[What is asked]
Each line below that contains "part" counts once; report the total and nothing more.

[Data shown]
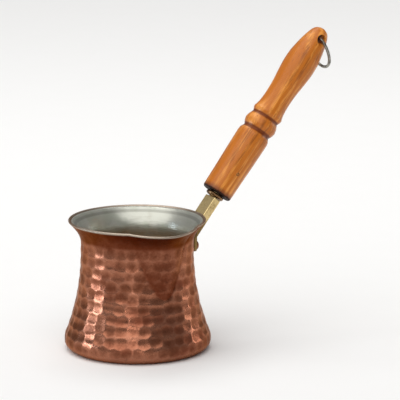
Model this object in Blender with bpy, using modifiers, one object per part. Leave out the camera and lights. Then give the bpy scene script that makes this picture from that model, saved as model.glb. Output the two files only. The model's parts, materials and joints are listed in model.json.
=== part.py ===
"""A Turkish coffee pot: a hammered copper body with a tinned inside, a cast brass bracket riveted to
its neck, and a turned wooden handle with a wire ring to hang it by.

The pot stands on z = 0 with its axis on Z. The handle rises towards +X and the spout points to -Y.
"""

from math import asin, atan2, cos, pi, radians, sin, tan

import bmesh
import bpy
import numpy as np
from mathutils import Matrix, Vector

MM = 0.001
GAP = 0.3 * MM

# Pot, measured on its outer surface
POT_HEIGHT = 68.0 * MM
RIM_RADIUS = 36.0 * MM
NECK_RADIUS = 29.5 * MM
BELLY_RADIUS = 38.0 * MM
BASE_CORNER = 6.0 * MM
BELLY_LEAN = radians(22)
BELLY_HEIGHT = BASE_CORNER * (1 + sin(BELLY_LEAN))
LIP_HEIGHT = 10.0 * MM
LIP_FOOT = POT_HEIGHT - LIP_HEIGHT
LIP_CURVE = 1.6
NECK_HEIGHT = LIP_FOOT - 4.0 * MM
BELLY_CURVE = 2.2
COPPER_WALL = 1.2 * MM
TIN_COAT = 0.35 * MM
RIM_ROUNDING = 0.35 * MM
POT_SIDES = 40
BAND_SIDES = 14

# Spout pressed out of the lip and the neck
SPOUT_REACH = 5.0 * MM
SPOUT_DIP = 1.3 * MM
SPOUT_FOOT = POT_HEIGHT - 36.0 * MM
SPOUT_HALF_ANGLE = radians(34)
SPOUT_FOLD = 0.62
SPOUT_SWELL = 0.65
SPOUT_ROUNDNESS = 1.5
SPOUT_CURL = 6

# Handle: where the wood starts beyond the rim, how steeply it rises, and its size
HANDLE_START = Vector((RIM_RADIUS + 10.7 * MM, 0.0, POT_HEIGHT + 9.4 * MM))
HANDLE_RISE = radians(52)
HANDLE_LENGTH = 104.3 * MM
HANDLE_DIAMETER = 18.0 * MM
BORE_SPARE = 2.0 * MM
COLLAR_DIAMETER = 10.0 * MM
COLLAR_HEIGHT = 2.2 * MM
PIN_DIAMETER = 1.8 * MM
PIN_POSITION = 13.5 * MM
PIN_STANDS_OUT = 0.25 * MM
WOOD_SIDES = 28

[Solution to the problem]
2